In 1918, after 123 years, Kalisz became part of a Polish state again, after its reconstruction. From 1939 to 1945, Kalisch was part of the German Reichsgau Wartheland as a district administrator’s city district and seat for the district of the same name. On January 23, 1945, Kalisch was taken almost undamaged by the Soviet army. From 1975 to 1998, Kalisz was the Kalisz Voivodeship capital, which also included parts of Lower Silesia.

We are looking at the photo and see Margarethe with a large hat, the son in a marine outfit and a cap. But the interesting part is that Margarethe’s husband is also in the photo, in the full uniform of a locomotive driver. However, he is not mentioned in the passport. If I read old German handwriting correctly, then her occupation is written as “locomotive drivers-wife.” German Empire passport photo

 

The text on page five confirms that the passport holder (Margarethe) is the person shown in the photo, but why is her husband there? This German Empire passport is a fantastic example of how photos were handles in those days due to the lack of clear rules. He should not be on the passport photo—a unique aspect of this passport, which I never saw before.

Passport photos are a most interesting characteristic and I have photos showing their bearer on a horse, with a dog, sitting on a bench, with a guitar, and even with a rifle and hunting dog.

 

FAQ Passport History
Passport collection, passport renewal, old passports for sale, vintage passport, emergency passport renewal, same day passport, passport application, pasaporte passeport паспорт 护照 パスポート جواز سفر पासपोर्ट

1. What are the earliest known examples of passports, and how have they evolved?

The word "passport" came up only in the mid 15th Century. Before that, such documents were safe conducts, recommendations or protection letters. On a practical aspect, the earliest passport I have seen was from the mid 16th Century. Read more...

2. Are there any notable historical figures or personalities whose passports are highly sought after by collectors?

Every collector is doing well to define his collection focus, and yes, there are collectors looking for Celebrity passports and travel documents of historical figures like Winston Churchill, Brothers Grimm, Johann Wolfgang von Goethe. Read more...

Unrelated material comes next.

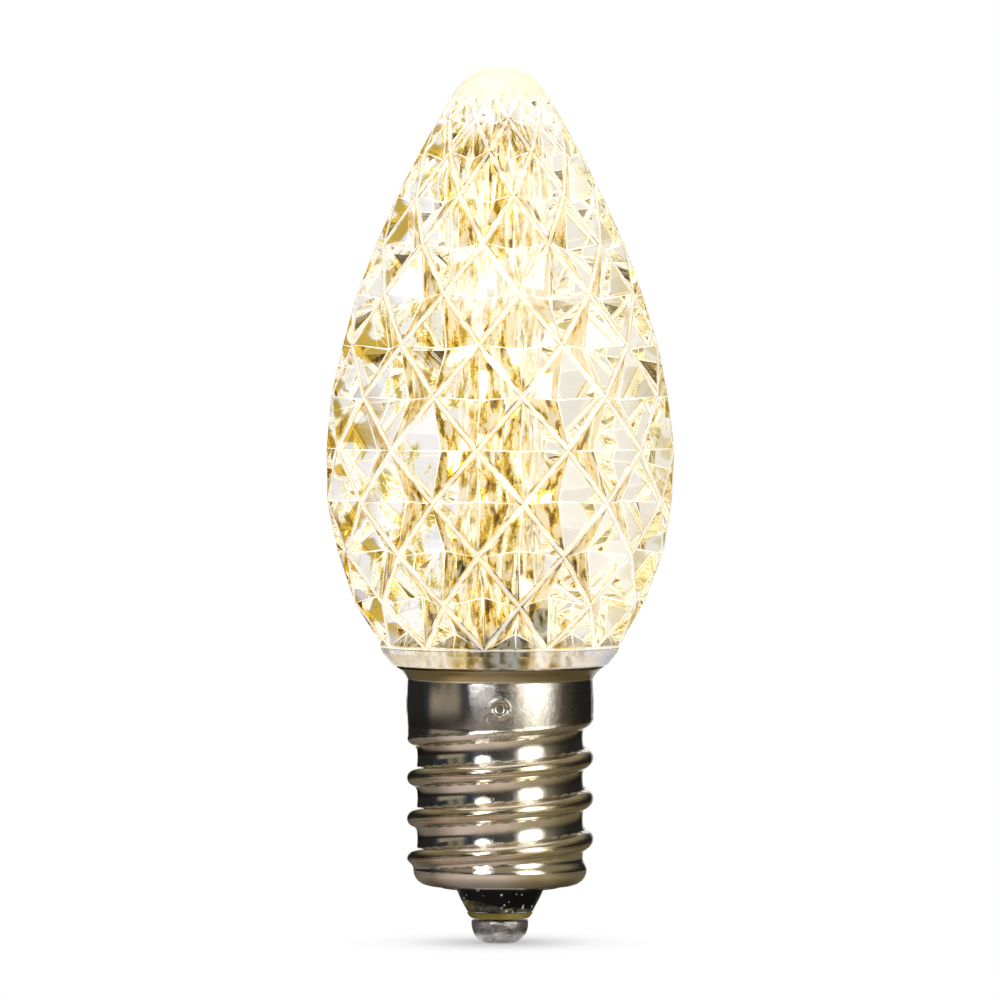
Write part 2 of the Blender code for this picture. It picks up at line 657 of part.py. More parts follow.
def add_lead(name, points, material):
    """A round wire through the points, as a curve with closed ends."""
    path = bpy.data.curves.new(name, "CURVE")
    path.dimensions = "3D"
    path.resolution_u = 4
    path.bevel_depth = LEAD_RADIUS
    path.bevel_resolution = 2
    path.use_fill_caps = True
    spline = path.splines.new("BEZIER")
    spline.bezier_points.add(len(points) - 1)
    for knot, place in zip(spline.bezier_points, points):
        knot.co = place
        knot.handle_left_type = "AUTO"
        knot.handle_right_type = "AUTO"
    add_object(name, path, material)


def add_joint(name, side, face, material):
    """A cone of solder round the lead where it comes through the board."""
    base = BOARD_FACE + CONTACT_GAP
    bore = LEAD_RADIUS + HOLE_GAP / 2
    outline = [
        (bore, base + JOINT_HEIGHT),
        (bore + HOLE_GAP, base + JOINT_HEIGHT),
        (bore + 2 * HOLE_GAP, base + JOINT_HEIGHT / 2),
        (JOINT_RADIUS, base),
        (bore, base),
    ]
    bm = spun(ring_profile(outline), JOINT_STEPS)
    quarter_turn = Matrix.Rotation(math.radians(-90 * face), 3, "X")
    bmesh.ops.rotate(bm, verts=bm.verts, cent=(0, 0, 0), matrix=quarter_turn)
    bmesh.ops.translate(bm, vec=(side, 0, HOLE_LEVEL), verts=bm.verts)
    add_object(name, mesh_of(name, bm, 50), material)


def add_leads():
    """Two tinned wires: one from the board down the axis to the contact, and one out to
    the shell, pinched under the foot of the lens's neck."""
    tinned = finish("tinned_copper", (0.75, 0.74, 0.72), 0.3, metallic=1.0)
    solder = bpy.data.materials["solder"]
    stub = BOARD_FACE + CONTACT_GAP + JOINT_HEIGHT
    side = CENTRE_HOLE_SIDE
    bend = (BOARD_FOOT + INSULATOR_TOP) / 2
    centre_path = [
        (side, -stub, HOLE_LEVEL),
        (side, BOARD_FACE + SEAT_GAP, HOLE_LEVEL),
        (side / 2, BOARD_FACE + 3 * LEAD_RADIUS, BOARD_FOOT),
        (0, LEAD_RADIUS, bend),
        (0, 0, INSULATOR_TOP - EYELET_WALL),
        (0, 0, EYELET_FOOT),
    ]
    add_lead("centre_lead", centre_path, tinned)
    add_joint("centre_joint", side, -1, solder)

    side = SIDE_HOLE_SIDE
    wall = ROOT_RADIUS - SHELL_WALL - SEAT_GAP / 2 - LEAD_RADIUS
    pinch = THREAD_RADIUS - SHELL_WALL - SEAT_GAP - LEAD_RADIUS
    below_neck = NECK_FOOT - CONTACT_GAP - LEAD_RADIUS
    side_path = [
        (side, stub, HOLE_LEVEL),
        (side, -BOARD_FACE - SEAT_GAP, HOLE_LEVEL),
        (side + JOINT_RADIUS, -BOARD_FACE - JOINT_HEIGHT, HOLE_LEVEL - JOINT_RADIUS / 2),
        tuple(on_axis(wall, SIDE_LEAD_DEGREES, HOLE_LEVEL)),
        tuple(on_axis(wall, SIDE_LEAD_DEGREES, (HOLE_LEVEL + below_neck) / 2)),
        tuple(on_axis(pinch, SIDE_LEAD_DEGREES, below_neck)),
    ]
    add_lead("side_lead", side_path, tinned)
    add_joint("side_joint", side, 1, solder)


clear_scene()
add_lens()
add_screw_shell()
add_insulator()
add_contact_eyelet()
add_solder_tip()
add_board_seat()
add_led_board()
add_leds()
add_rectifier()
add_chips()
add_leads()
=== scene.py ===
"""Looks of a lit LED Christmas bulb: a faceted clear lens on a nickel-plated screw base.

Metres, +Z up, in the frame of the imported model. The sections follow the bulb as it is put
together: the board and what it carries, the lens over it, then the screw base.
"""

import math

import bmesh
import bpy
from mathutils import Matrix, Vector, noise


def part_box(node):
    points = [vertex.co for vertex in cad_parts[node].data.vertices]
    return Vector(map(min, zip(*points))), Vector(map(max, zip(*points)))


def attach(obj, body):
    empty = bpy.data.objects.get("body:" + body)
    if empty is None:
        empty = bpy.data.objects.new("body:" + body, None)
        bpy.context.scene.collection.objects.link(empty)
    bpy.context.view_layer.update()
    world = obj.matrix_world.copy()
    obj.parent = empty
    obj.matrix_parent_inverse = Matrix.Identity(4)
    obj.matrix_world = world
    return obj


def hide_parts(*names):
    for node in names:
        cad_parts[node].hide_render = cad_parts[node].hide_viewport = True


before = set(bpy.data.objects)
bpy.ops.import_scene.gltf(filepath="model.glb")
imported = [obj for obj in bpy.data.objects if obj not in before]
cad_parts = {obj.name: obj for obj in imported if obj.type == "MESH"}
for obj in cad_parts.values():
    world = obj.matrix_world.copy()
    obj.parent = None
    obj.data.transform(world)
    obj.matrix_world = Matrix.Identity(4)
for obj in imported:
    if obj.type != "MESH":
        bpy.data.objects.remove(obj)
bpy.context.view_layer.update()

# The studio: a pale floor under the bulb and a white ground behind it, a softbox on each
# side of the camera, and round the bulb a tent of dark and pale cards that only mirrored
# rays see. The camera stands a little above the bulb's middle and looks along +Y.

MM = 0.001
CAMERA_DISTANCE = 481 * MM
CAMERA_RISE_DEGREES = 1.2
CAMERA_TARGET = (0, 0, 27.7 * MM)
CAMERA_LENS = 276.9
FLOOR_SIZE = 3.0
TENT_RADIUS = 160 * MM
TENT_HEIGHT = 260 * MM
TENT_OPENING_DEGREES = 34
TENT_FOOT = 0.2 * MM
TENT_INNER_RADIUS = 2 * MM
CARD_EDGE = 0.01
SHADOW_REACH = 10 * MM
SOFTBOX_RIGHT_DEGREES = (30, 54)
SOFTBOX_LEFT_DEGREES = (-30, -22)
POSTS_DEGREES = (-73, -57)
SEEN_RAYS = ("Is Camera Ray", "Is Glossy Ray", "Is Transmission Ray")


def node(tree, kind, inputs=None, **settings):
    """A shader node; an input is a value, or the output socket that feeds it."""
    made = tree.nodes.new("ShaderNode" + kind)
    for name, value in settings.items():
        setattr(made, name, value)
    for name, value in (inputs or {}).items():
        if isinstance(value, bpy.types.NodeSocket):
            tree.links.new(value, made.inputs[name])
        else:
            made.inputs[name].default_value = value
    return made


def math_node(tree, operation, *values, clamp=False):
    made = node(tree, "Math", dict(enumerate(values)), operation=operation, use_clamp=clamp)
    return made.outputs[0]


def times(tree, first, second):
    return math_node(tree, "MULTIPLY", first, second)


def scaled(tree, value, factor, shift):
    """The value times a factor, plus a shift."""
    return math_node(tree, "MULTIPLY_ADD", value, factor, shift)


def mottle(tree, where, scale, detail=2.0, roughness=0.5):
    """Smooth noise round 0.5, finer with a larger scale."""
    return node(tree, "TexNoise", {"Vector": where, "Scale": scale, "Detail": detail,
                                   "Roughness": roughness}).outputs["Fac"]


def ramp(tree, value, *stops, smooth=True):
    """A colour ramp over (place, grey or colour) stops."""
    made = node(tree, "ValToRGB", {0: value})
    made.color_ramp.interpolation = "EASE" if smooth else "LINEAR"
    elements = made.color_ramp.elements
    elements.remove(elements[1])
    elements[0].position = stops[0][0]
    for place, colour in stops:
        element = elements[0] if place == stops[0][0] else elements.new(place)
        element.color = (*colour, 1.0) if isinstance(colour, tuple) else (colour, colour, colour, 1.0)
    return made.outputs[0]


def layered(tree, colour, *layers):
    """The colour with others laid over it in turn, each as far as its mask goes."""
    for mask, over in layers:
        made = tree.nodes.new("ShaderNodeMix")
        made.data_type = "RGBA"
        for name, value in (("Factor_Float", mask), ("A_Color", colour), ("B_Color", over)):
            socket = next(s for s in made.inputs if s.identifier == name)
            if isinstance(value, bpy.types.NodeSocket):
                tree.links.new(value, socket)
            else:
                socket.default_value = (*value, 1.0) if isinstance(value, tuple) else value
        colour = next(s for s in made.outputs if s.identifier == "Result_Color")
    return colour


def object_point(tree):
    return node(tree, "TexCoord").outputs["Object"]


def split(tree, point):
    """A point as its X, Y and Z."""
    return node(tree, "SeparateXYZ", {0: point}).outputs


def turn_from_front(tree, place):
    """The turn about the axis in radians, 0 at the front and + to the right."""
    return math_node(tree, "ARCTAN2", place["X"], times(tree, place["Y"], -1.0))


def blank_material(name):
    """A new material's tree with no nodes in it but its output."""
    material = bpy.data.materials.new(name)
    material.use_nodes = True
    material.node_tree.nodes.clear()
    output = node(material.node_tree, "OutputMaterial")
    return material, material.node_tree, output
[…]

3. How did passport designs and security features change throughout different periods in history, and what impact did these changes have on forgery prevention?

"Passports" before the 18th Century had a pure functional character. Security features were, in the best case, a watermark and a wax seal. Forgery, back then, was not an issue like it is nowadays. Only from the 1980s on, security features became a thing. A state-of-the-art passport nowadays has dozens of security features - visible and invisible. Some are known only by the security document printer itself. Read more...

4. What are some of the rarest and most valuable historical passports that have ever been sold or auctioned?

Lou Gehrig, Victor Tsoi, Marilyn Monroe, James Joyce, and Albert Einstein when it comes to the most expensive ones. Read more...

5. How do diplomatic passports differ from regular passports, and what makes them significant to collectors?

Such documents were often held by officials in high ranks, like ambassadors, consuls or special envoys. Furthermore, these travel documents are often frequently traveled. Hence, they hold a tapestry of stamps or visas. Partly from unusual places.

6. Can you provide insights into the stories behind specific historical passports that offer unique insights into past travel and migration trends?

A passport tells the story of its bearer and these stories can be everything - surprising, sad, vivid. Isabella Bird and her travels (1831-1904) or Mary Kingsley, a fearless Lady explorer.

7. What role did passports play during significant historical events, such as wartime travel restrictions or international treaties?

During war, a passport could have been a matter of life or death. Especially, when we are looking into WWII and the Holocaust. And yes, during that time, passports and similar documents were often forged to escape and save lives. Example...

8. How has the emergence of digital passports and biometric identification impacted the world of passport collecting?

Current modern passports having now often a sparkling, flashy design. This has mainly two reasons. 1. Improved security and 2. Displaying a countries' heritage, icons, and important figures or achievements. I can fully understand that those modern documents are wanted, especially by younger collectors.

9. Are there any specialized collections of passports, such as those from a specific country, era, or distinguished individuals?

Yes, the University of Western Sidney Library has e.g. a passport collection of the former prime minister Hon Edward Gough Whitlam and his wife Margaret. They are all diplomatic passports and I had the pleasure to apprise them. I hold e.g. a collection of almost all types of the German Empire passports (only 2 types are still missing). Also, my East German passport collection is quite extensive with pretty rare passport types.

10. Where can passport collectors find reliable resources and reputable sellers to expand their collection and learn more about passport history?

A good start is eBay, Delcampe, flea markets, garage or estate sales. The more significant travel documents you probably find at the classic auction houses. Sometimes I also offer documents from my archive/collection. See offers... As you are already here, you surely found a great source on the topic 😉

Other great sources are: Scottish Passports, The Nansen passport, The secret lives of diplomatic couriers

11. Is vintage passport collecting legal? What are the regulations and considerations collectors should know when acquiring historical passports?

First, it's important to stress that each country has its own laws when it comes to passports. Collecting old vintage passports for historical or educational reasons is safe and legal, or at least tolerated. More details on the legal aspects are here...

Does this article spark your curiosity about passport collecting and the history of passports? With this valuable information, you have a good basis to start your own passport collection.